The final value of your car is affected by three additional factors: The condition of your car, where you intend to sell it (some markets have higher prices) and who you want to sell it to (if you sell it to a dealership as a trade-in, the price will be lower than if you sell if yourself. Dealers need to make money on the trade-in after all…). So once you take these assumptions into consideration, you can adjust your estimation to get to the true value of your car.

You can do this sort of valuation exercise with almost any asset. For houses you can go to sites like Zillow and Trulia. They have algorithms that give an estimated house price. But housing is much more difficult to value. The condition of a home is impossible to evaluate using an algorithm. And homes are not commodities, so true comparables will be impossible to find. Nevertheless, sites like these can give you an estimated price of your house and are great tools to use to watch over time to see how market forces impact the price of your home. And you know your home better than anyone. You can use the estimation as a baseline and adjust your valuation based on your own knowledge of your home.

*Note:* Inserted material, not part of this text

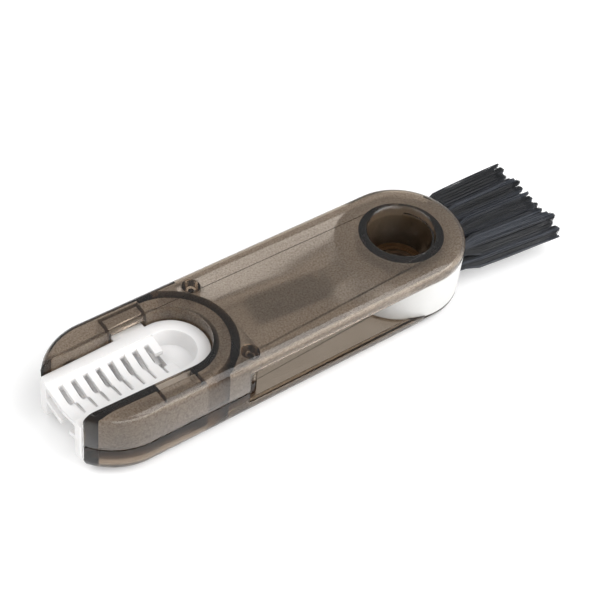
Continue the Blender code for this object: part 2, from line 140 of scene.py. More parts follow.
# Comb. A row is its top at the wall, its top at the tips, and how far the far and the near tips reach in Y
COMB_LOW = 3.7 * MM
COMB_HIGH = 14.9 * MM
COMB_END_X = -95.8 * MM
COMB_RIM = 3.0 * MM
COMB_POCKET_FLOOR = 10.6 * MM
COMB_POCKET_DRAFT = 0.9 * MM
COMB_WEB_LOW = 8.0 * MM
COMB_POCKET_X = -68.0 * MM
FINGER_COUNT = 9
FINGER_FIRST_X = -94.6 * MM
FINGER_PITCH = 3.2 * MM
FINGER_WIDTH = 2.4 * MM
FAR_SLIT = 1.25 * MM
NEAR_SLIT = 0.55 * MM
NEAR_SHIFT = 0.8 * MM
NEAR_SHIFT_COUNT = 6
SHORT_FINGER = (-2.4 * MM, 1.7 * MM)
FINGER_THICKNESS = 1.3 * MM
SLIT_START = 4.8 * MM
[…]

Art is another asset that can be valued with comparables. Sites like Invaluable.com have historical auction records going back decades. If you know the artist who made your piece, you can usually find auction records of her work. If you can find a piece with a similar size, composition and quality, you can get a good idea as to value.

And what about all the things that sit in your house collecting dust? You never know what they might be worth! Just go to eBay to see if someone is selling something similar. You might be surprised to find what kinds of things you can sell there.

But sometimes you need a precise valuation. Usually if you’re looking for insurance for your asset, your insurance company will not settle for an estimate you build on your own. These are times that you need to get the help of an expert. There are lots of people out there who can give you a hand. Real Estate agents and real estate appraisers have the knowledge and experience to give accurate valuations of homes. And for antiques and art, appraisers are essential if you need a documented valuation for insurance.

On a final note, when you are spending money, it is always good to spend using an asset mindset. When you do this, you start to take things like quality, durability and intrinsic value into consideration. By doing this, your decisions will start to focus on things that retain value instead of things that are cheap and disposable. Those may end up being better long-term decisions for you.